Personne ne se plaint d'avoir à monter des escaliers dans le métro, les grands magasins ou les bâtiments publics (escalators et ascenseurs, sauf ceux réservés aux personnes à mobilité réduite, sont à l'arrêt pour économiser l'électricité) ni de circuler dans des rues sombres le soir, et les gardiennes de musée se sont protégées du froid avec des couvertures avant que ne revienne la saison chaude dans les musées non chauffés. Et on se met, ou se remet, au vélo, moyen de transport beaucoup plus utilisé désormais, dans toutes les villes, surtout les quartiers populaires. Au point qu'il faut longer les murs sur les larges trottoirs pour éviter la collision… Piétons et cyclistes font toutefois bon ménage, se laissant alternativement une priorité spontanée d'un bref salut de la tête.

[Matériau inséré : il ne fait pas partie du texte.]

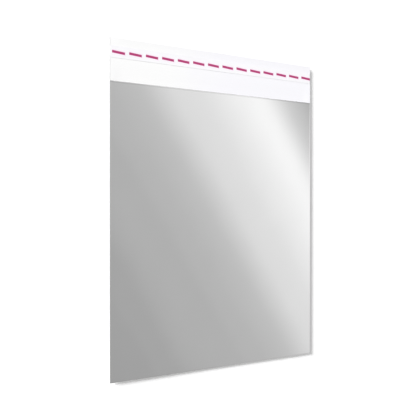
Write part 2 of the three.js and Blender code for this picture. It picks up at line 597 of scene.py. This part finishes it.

Autant d'attitudes civiques démontrant clairement que les Japonais sont unis dans leur volonté de participer au redressement de leur pays, quelle que soit leur opinion à l'égard de leur gouvernement. Unis également pour participer à l'effort national dans les zones sinistrées. De grands nombres de jeunes couples, de familles, de groupes d'amis, ou de personnes seules, se déplacent de tout le Japon pour se rendre à tour de rôle dans le nord, le temps d'une semaine de vacances, ou d'un week-end, et donner un coup de main dans la tâche gigantesque de déblayage et de nettoyage, ou de secours aux victimes.
"C'est l'évidence, il faut y aller, la question ne se pose même pas", affirme une jeune Tokyoïte, Haruka. Elle-même travaille dans une banque anglaise, qui emploie une dizaine de Français. Elle raconte que "tous, sauf un, sont partis pendant plusieurs jours quand leur ambassadeur a annoncé avoir affrété un avion spécial. Cela a fait un vide terrible pour le travail, heureusement nous avons eu beaucoup d'aide de nos collègues de Singapour". Si tous les Français sont partis "en agissant correctement et poliment", l'un d'entre eux, âgé de 29 ans, s'est précipité à l'aéroport sans prévenir sa directrice, ni s'excuser auprès d'elle quand il est revenu. Stupeur et tremblements… Quand il est revenu et a repris son poste, personne ne lui a fait le moindre commentaire ni ne lui a posé de question. Pas même sa directrice. "Elle a beaucoup trop de travail, elle pas le temps de s'occuper d'un gamin", commente Haruka, la voix nouée. Mais elle dit ne pas en vouloir aux Français qui sont partis. "Je ferais probablement la même chose, moi, si j'étais à Paris, si je ne comprenais rien à ce qui se passe parce que je ne parle pas la langue, si j'avais une famille au Japon qui s'inquiète, et un ambassadeur qui me dit qu'il faut partir"…
D'ailleurs, aucune des personnes rencontrées n'a semblé avoir de ressentiment envers les Français et autres étrangers envolés. Au contraire, à trois reprises, des personnes âgées, plus communicatives qu'autrefois elles aussi, nous ont spontanément abordé pour entamer des conversations faites de gestes, de mimiques et de quelques mots d'anglais, et nous demander pourquoi on venait dans leur pays "fragile, déglingué", et nous remercier. Ce besoin de parler, encore et toujours. Besoin aussi de se raccrocher aux vraies valeurs : l'amour, l'amitié, la famille, les copains, la culture, la musique, la littérature.
Bizarrement, les jeunes des quartiers branchés d'Ikebukuro, Shinjuku et Harajuku, mais aussi de Nagoya, Kyoto ou Hiroshima, manifestent plus de joie et d'exubérance, et sont plus provocateurs, dans leur look, leur attitude, leur manière de s'interpeller à voix haute, de piquer des fous-rires, ou d'adresser la parole aux étrangers. Et on voit davantage de couples, jeunes et moins jeunes, se tenir par la main, chose très rare autrefois. D'ailleurs le nombre de mariages a sensiblement augmenté depuis trois mois. Malgré la peur, et le doute, exprimés sans ambigüité, les Japonais se ressaisissent, et semblent décidés à ne pas se laisser abattre. Car après tout, "il faut vivre". Vivre "avec", précise Haruka.